Public won’t force intervention
Guarino 8 (Kia, Media relations @ Amnesty international, bc.edu/content/dam/files/schools/cas_sites/communication/pdf/thesis09.guarino.pdf, DA 7/8/11, OST)

By using diffusing language, the public becomes more willing to forgive a lack of military intervention in humanitarian crises, and the President does not appear immoral. His rhetoric essentially removes the crisis from that categorization and urgency. It is an important and powerful tactic that, based on the analyses of the three genocides, has been used throughout the 20 th Century to avoid engaging in undesired military interventions.


The government won’t intervene and the populace will be placated
Guarino 8 (Kia, Media relations @ Amnesty international, bc.edu/content/dam/files/schools/cas_sites/communication/pdf/thesis09.guarino.pdf, DA 7/8/11, OST)

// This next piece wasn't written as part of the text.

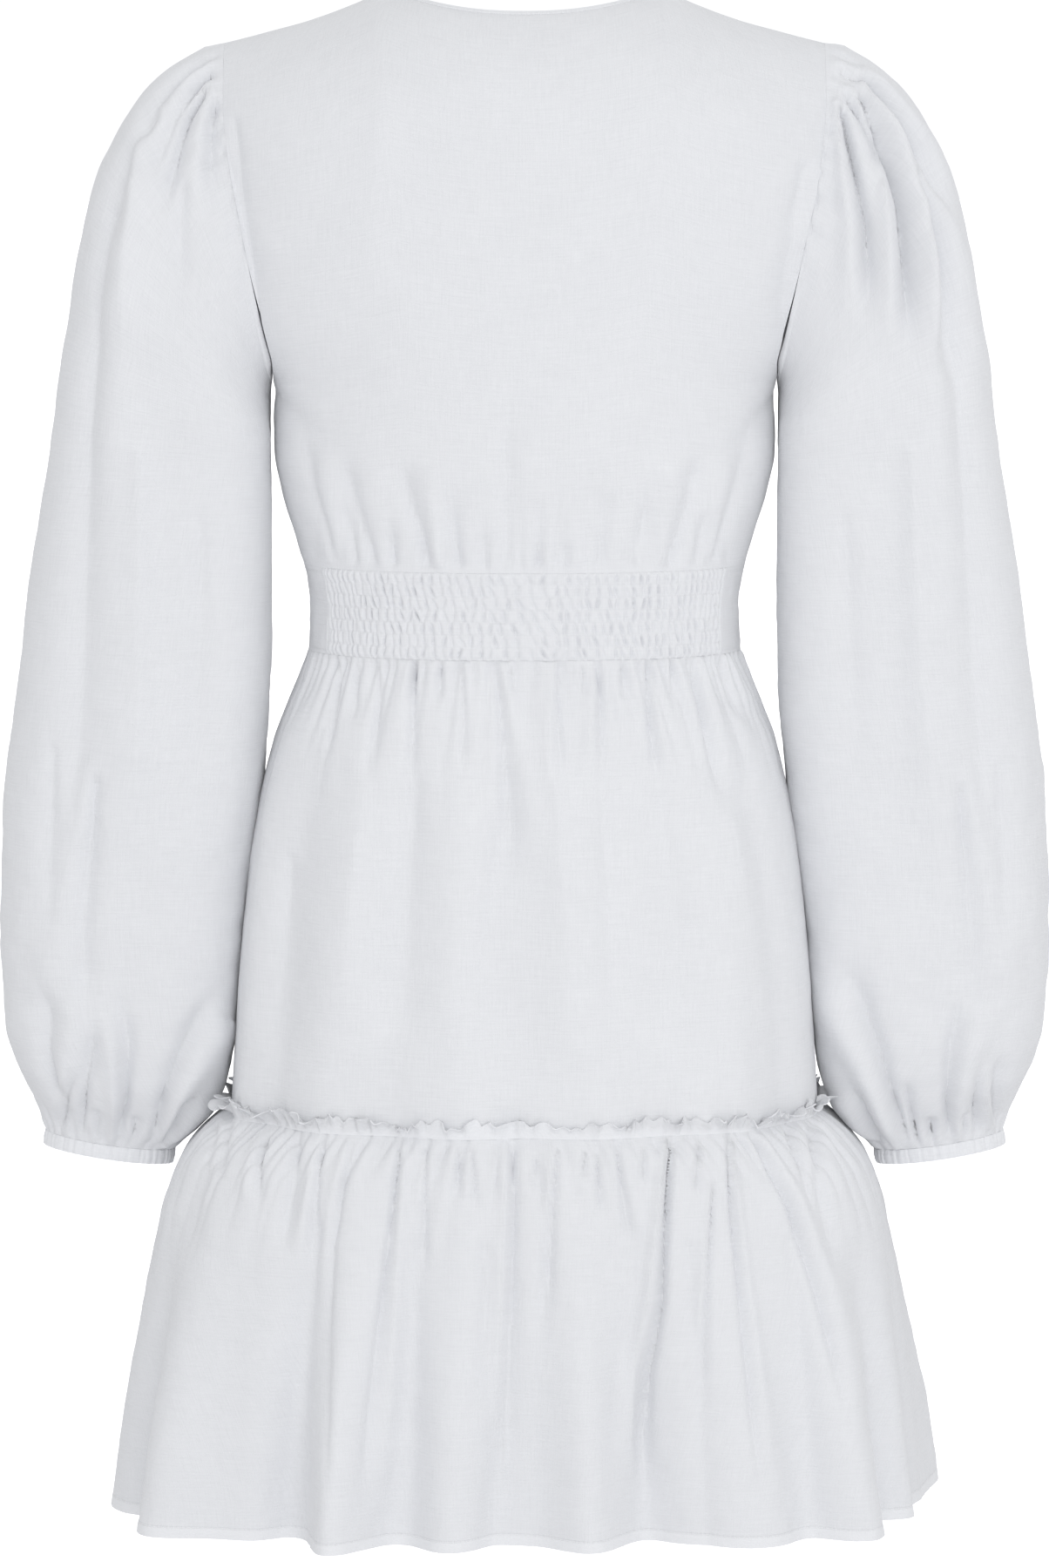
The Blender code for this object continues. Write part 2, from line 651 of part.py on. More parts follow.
def seam_outward(loop, under_arm):
    """At the armhole the wall's thickness lies along the seam's plane, and under the arm it turns to the body."""
    tangent = np.roll(loop, -1, axis=0) - np.roll(loop, 1, axis=0)
    level = np.cross(tangent, np.array([1.0, 0.0, 0.0]))
    level *= np.sign((level * (loop - loop.mean(axis=0))).sum(-1, keepdims=True))
    level /= np.linalg.norm(level, axis=-1, keepdims=True)
    toward_body = np.array([-1.0, 0.0, 0.0])
    share = under_arm[:, None]
    mixed = level * (1 - share) + toward_body * share
    return mixed / np.linalg.norm(mixed, axis=-1, keepdims=True)


def cuff_axes():
    lift = math.radians(SLEEVE_RINGS[-1][0])
    out = np.array([math.sin(lift), 0.0, math.cos(lift)])
    down = np.array([math.cos(lift), 0.0, -math.sin(lift)])
    return out, down


def cuff_outward(turns):
    """The direction out of the cuff's wall, square to the cuff's own line."""
    out, _ = cuff_axes()
    angle = np.radians(turns)[:, None]
    half_wide, half_deep = SLEEVE_RINGS[-1][3] / 2, SLEEVE_RINGS[-1][4]
    level = out * np.cos(angle) / half_wide + np.array([0, 1, 0]) * np.sin(angle) / half_deep
    return level / np.linalg.norm(level, axis=-1, keepdims=True)


def make_cuff(name, mirror):
    """The narrow elastic band at the wrist, ribbed by its gathers."""
    turns = np.linspace(0, 360, CUFF_GATHERS * 3, endpoint=False)
    _, down = cuff_axes()
    start = sleeve_ring(turns, np.ones_like(turns))
    ribs = 0.0006 * np.cos(np.radians(turns) * CUFF_GATHERS)
    away = cuff_outward(turns)
    rows = [
        start + down * step + away * ribs[:, None]
        for step in (SEAM_GAP * 2, CUFF_HEIGHT)
    ]
    outer = np.stack(rows)
    inner = outer - away * CUFF_CLOTH
    for grid in (outer, inner):
        grid[..., 0] *= mirror
    return cloth(name, outer, inner, True)


for old in list(bpy.data.objects):
    bpy.data.objects.remove(old)
neck_edges = make_bodice()
make_neck_binding(neck_edges)
make_waist()
make_skirt()
make_flounce()
make_heading()
for side_name, mirror_sign in (("left", 1), ("right", -1)):
    make_sleeve(f"{side_name}_sleeve", mirror_sign)
    make_cuff(f"{side_name}_cuff", mirror_sign)
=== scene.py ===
"""The looks of a short white linen dress, filled out as if worn and seen from the back.

Each cloth piece is a thin wall on the form of its frame node, with its gathers, creases, shirring
and hem drawn as soft relief. The linen's weave, slubs and stitches are in its material. Metres,
+Z up, the front faces -Y."""

import math

import bpy
import numpy as np
from bpy.props import FloatProperty, FloatVectorProperty, IntProperty, PointerProperty
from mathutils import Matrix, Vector, noise


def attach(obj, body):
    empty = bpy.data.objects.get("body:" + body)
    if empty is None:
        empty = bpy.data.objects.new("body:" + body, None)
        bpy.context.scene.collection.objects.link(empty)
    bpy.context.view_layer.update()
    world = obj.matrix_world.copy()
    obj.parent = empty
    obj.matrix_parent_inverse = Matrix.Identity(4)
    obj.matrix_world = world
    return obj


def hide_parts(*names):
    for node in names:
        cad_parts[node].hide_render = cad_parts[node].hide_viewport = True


bl_info = {
    "name": "Linen dress",
    "version": (1, 0, 0),
    "blender": (4, 5, 0),
    "location": "3D View > Sidebar > Dress",
    "description": "Builds the cloth, sewing and studio of a white linen dress",
    "category": "Object",
}

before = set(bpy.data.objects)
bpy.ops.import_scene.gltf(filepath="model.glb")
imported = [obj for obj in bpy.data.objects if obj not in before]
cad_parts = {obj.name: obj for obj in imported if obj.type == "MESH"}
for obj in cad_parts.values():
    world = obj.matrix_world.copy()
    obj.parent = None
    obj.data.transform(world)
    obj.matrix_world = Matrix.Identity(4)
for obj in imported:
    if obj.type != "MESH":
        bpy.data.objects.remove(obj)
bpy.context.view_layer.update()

MM = 0.001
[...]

The establishment of a smaller, more manageable crisis that the United States is able to ‘solve’ characterizes the second primary line of argument. However, this rhetorical strategy generally discounts the continuation of the genocide. Each small crisis varies depending on the specific genocide, but the basic concept remains the same. In some cases, this is characterized by the emphasis of more pressing issues and the redirection of blame, such as the prevention of expanding Communist influence. By quickly and efficiently resolving this new issue, the American public is placated for the time being, having been satisfied by a small but tangible solution, even if the problem is not the most significant one. It is generally quite effective because it allows the American public the opportunity to feel relief from guilt while absolving the President from engaging in potentially undesirable military interventions.